_Given task_. The complete listing should be restated exactly.

(Rows from an object dataset)

- - - - -

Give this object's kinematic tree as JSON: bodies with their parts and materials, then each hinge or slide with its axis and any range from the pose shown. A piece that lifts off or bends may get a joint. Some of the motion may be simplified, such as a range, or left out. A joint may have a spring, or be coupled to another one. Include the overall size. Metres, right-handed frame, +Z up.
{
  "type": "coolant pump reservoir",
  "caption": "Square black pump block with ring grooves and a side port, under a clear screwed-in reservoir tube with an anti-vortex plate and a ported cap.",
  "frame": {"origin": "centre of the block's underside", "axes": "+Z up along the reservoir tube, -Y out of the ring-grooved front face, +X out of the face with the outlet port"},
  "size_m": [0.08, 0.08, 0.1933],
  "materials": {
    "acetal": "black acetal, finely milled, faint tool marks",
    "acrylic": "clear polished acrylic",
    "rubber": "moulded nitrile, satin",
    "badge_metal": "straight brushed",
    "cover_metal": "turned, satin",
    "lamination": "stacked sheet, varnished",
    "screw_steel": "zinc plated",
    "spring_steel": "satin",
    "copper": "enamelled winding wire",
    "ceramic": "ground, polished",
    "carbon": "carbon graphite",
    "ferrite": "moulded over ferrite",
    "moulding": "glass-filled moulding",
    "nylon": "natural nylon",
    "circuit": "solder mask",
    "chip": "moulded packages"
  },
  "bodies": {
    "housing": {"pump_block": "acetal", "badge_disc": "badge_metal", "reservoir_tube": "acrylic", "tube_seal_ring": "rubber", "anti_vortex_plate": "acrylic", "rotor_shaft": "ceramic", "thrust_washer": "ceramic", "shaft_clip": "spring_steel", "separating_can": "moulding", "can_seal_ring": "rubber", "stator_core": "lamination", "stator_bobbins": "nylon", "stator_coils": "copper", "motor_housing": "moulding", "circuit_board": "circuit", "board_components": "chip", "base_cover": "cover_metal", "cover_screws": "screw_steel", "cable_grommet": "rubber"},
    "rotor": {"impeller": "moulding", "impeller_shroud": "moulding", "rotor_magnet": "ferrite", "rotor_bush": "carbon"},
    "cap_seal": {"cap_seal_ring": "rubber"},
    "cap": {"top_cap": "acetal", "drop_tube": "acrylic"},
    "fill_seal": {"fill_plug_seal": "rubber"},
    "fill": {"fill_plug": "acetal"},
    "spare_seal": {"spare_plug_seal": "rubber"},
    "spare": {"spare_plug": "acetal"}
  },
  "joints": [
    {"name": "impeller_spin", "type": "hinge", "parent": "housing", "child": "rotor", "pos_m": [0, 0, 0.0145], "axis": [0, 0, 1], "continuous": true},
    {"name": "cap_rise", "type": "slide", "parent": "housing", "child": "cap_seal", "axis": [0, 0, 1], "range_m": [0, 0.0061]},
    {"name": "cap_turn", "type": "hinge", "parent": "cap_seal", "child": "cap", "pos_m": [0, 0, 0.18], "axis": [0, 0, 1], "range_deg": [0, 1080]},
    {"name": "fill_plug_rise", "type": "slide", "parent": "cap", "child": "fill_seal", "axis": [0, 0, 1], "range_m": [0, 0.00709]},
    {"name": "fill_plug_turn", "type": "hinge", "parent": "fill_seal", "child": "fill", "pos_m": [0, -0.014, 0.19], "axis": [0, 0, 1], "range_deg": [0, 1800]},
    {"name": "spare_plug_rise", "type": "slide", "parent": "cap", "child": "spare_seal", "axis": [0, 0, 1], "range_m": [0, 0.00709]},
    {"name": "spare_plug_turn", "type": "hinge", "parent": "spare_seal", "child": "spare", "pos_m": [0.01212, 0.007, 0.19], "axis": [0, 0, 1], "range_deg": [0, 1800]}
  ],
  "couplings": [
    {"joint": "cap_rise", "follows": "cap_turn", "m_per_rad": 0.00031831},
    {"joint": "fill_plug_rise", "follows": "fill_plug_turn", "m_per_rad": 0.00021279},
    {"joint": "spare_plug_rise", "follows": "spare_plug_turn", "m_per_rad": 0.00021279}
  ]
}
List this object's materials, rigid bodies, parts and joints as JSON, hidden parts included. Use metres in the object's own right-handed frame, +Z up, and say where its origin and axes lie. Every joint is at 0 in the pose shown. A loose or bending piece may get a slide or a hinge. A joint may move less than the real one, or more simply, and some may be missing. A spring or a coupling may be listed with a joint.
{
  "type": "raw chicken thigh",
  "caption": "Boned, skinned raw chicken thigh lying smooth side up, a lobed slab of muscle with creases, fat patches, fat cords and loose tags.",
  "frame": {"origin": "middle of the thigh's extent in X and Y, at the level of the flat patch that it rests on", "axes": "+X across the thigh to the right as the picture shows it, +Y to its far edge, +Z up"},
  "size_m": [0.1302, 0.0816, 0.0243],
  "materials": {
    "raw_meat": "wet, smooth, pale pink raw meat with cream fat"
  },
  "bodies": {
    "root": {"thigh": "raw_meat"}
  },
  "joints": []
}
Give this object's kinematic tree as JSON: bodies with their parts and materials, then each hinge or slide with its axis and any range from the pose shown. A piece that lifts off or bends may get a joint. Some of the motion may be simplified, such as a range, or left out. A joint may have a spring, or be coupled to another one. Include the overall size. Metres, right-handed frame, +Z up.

- - - - -

_Solution to this exercise_.
Give this object's kinematic tree as JSON: bodies with their parts and materials, then each hinge or slide with its axis and any range from the pose shown. A piece that lifts off or bends may get a joint. Some of the motion may be simplified, such as a range, or left out. A joint may have a spring, or be coupled to another one. Include the overall size. Metres, right-handed frame, +Z up.
{
  "type": "coolant pump reservoir",
  "caption": "Square black pump block with ring grooves and a side port, under a clear screwed-in reservoir tube with an anti-vortex plate and a ported cap.",
  "frame": {"origin": "centre of the block's underside", "axes": "+Z up along the reservoir tube, -Y out of the ring-grooved front face, +X out of the face with the outlet port"},
  "size_m": [0.08, 0.08, 0.1933],
  "materials": {
    "acetal": "black acetal, finely milled, faint tool marks",
    "acrylic": "clear polished acrylic",
    "rubber": "moulded nitrile, satin",
    "badge_metal": "straight brushed",
    "cover_metal": "turned, satin",
    "lamination": "stacked sheet, varnished",
    "screw_steel": "zinc plated",
    "spring_steel": "satin",
    "copper": "enamelled winding wire",
    "ceramic": "ground, polished",
    "carbon": "carbon graphite",
    "ferrite": "moulded over ferrite",
    "moulding": "glass-filled moulding",
    "nylon": "natural nylon",
    "circuit": "solder mask",
    "chip": "moulded packages"
  },
  "bodies": {
    "housing": {"pump_block": "acetal", "badge_disc": "badge_metal", "reservoir_tube": "acrylic", "tube_seal_ring": "rubber", "anti_vortex_plate": "acrylic", "rotor_shaft": "ceramic", "thrust_washer": "ceramic", "shaft_clip": "spring_steel", "separating_can": "moulding", "can_seal_ring": "rubber", "stator_core": "lamination", "stator_bobbins": "nylon", "stator_coils": "copper", "motor_housing": "moulding", "circuit_board": "circuit", "board_components": "chip", "base_cover": "cover_metal", "cover_screws": "screw_steel", "cable_grommet": "rubber"},
    "rotor": {"impeller": "moulding", "impeller_shroud": "moulding", "rotor_magnet": "ferrite", "rotor_bush": "carbon"},
    "cap_seal": {"cap_seal_ring": "rubber"},
    "cap": {"top_cap": "acetal", "drop_tube": "acrylic"},
    "fill_seal": {"fill_plug_seal": "rubber"},
    "fill": {"fill_plug": "acetal"},
    "spare_seal": {"spare_plug_seal": "rubber"},
    "spare": {"spare_plug": "acetal"}
  },
  "joints": [
    {"name": "impeller_spin", "type": "hinge", "parent": "housing", "child": "rotor", "pos_m": [0, 0, 0.0145], "axis": [0, 0, 1], "continuous": true},
    {"name": "cap_rise", "type": "slide", "parent": "housing", "child": "cap_seal", "axis": [0, 0, 1], "range_m": [0, 0.0061]},
    {"name": "cap_turn", "type": "hinge", "parent": "cap_seal", "child": "cap", "pos_m": [0, 0, 0.18], "axis": [0, 0, 1], "range_deg": [0, 1080]},
    {"name": "fill_plug_rise", "type": "slide", "parent": "cap", "child": "fill_seal", "axis": [0, 0, 1], "range_m": [0, 0.00709]},
    {"name": "fill_plug_turn", "type": "hinge", "parent": "fill_seal", "child": "fill", "pos_m": [0, -0.014, 0.19], "axis": [0, 0, 1], "range_deg": [0, 1800]},
    {"name": "spare_plug_rise", "type": "slide", "parent": "cap", "child": "spare_seal", "axis": [0, 0, 1], "range_m": [0, 0.00709]},
    {"name": "spare_plug_turn", "type": "hinge", "parent": "spare_seal", "child": "spare", "pos_m": [0.01212, 0.007, 0.19], "axis": [0, 0, 1], "range_deg": [0, 1800]}
  ],
  "couplings": [
    {"joint": "cap_rise", "follows": "cap_turn", "m_per_rad": 0.00031831},
    {"joint": "fill_plug_rise", "follows": "fill_plug_turn", "m_per_rad": 0.00021279},
    {"joint": "spare_plug_rise", "follows": "spare_plug_turn", "m_per_rad": 0.00021279}
  ]
}
List this object's materials, rigid bodies, parts and joints as JSON, hidden parts included. Use metres in the object's own right-handed frame, +Z up, and say where its origin and axes lie. Every joint is at 0 in the pose shown. A loose or bending piece may get a slide or a hinge. A joint may move less than the real one, or more simply, and some may be missing. A spring or a coupling may be listed with a joint.
{
  "type": "raw chicken thigh",
  "caption": "Boned, skinned raw chicken thigh lying smooth side up, a lobed slab of muscle with creases, fat patches, fat cords and loose tags.",
  "frame": {"origin": "middle of the thigh's extent in X and Y, at the level of the flat patch that it rests on", "axes": "+X across the thigh to the right as the picture shows it, +Y to its far edge, +Z up"},
  "size_m": [0.1302, 0.0816, 0.0243],
  "materials": {
    "raw_meat": "wet, smooth, pale pink raw meat with cream fat"
  },
  "bodies": {
    "root": {"thigh": "raw_meat"}
  },
  "joints": []
}
Give this object's kinematic tree as JSON: bodies with their parts and materials, then each hinge or slide with its axis and any range from the pose shown. A piece that lifts off or bends may get a joint. Some of the motion may be simplified, such as a range, or left out. A joint may have a spring, or be coupled to another one. Include the overall size. Metres, right-handed frame, +Z up.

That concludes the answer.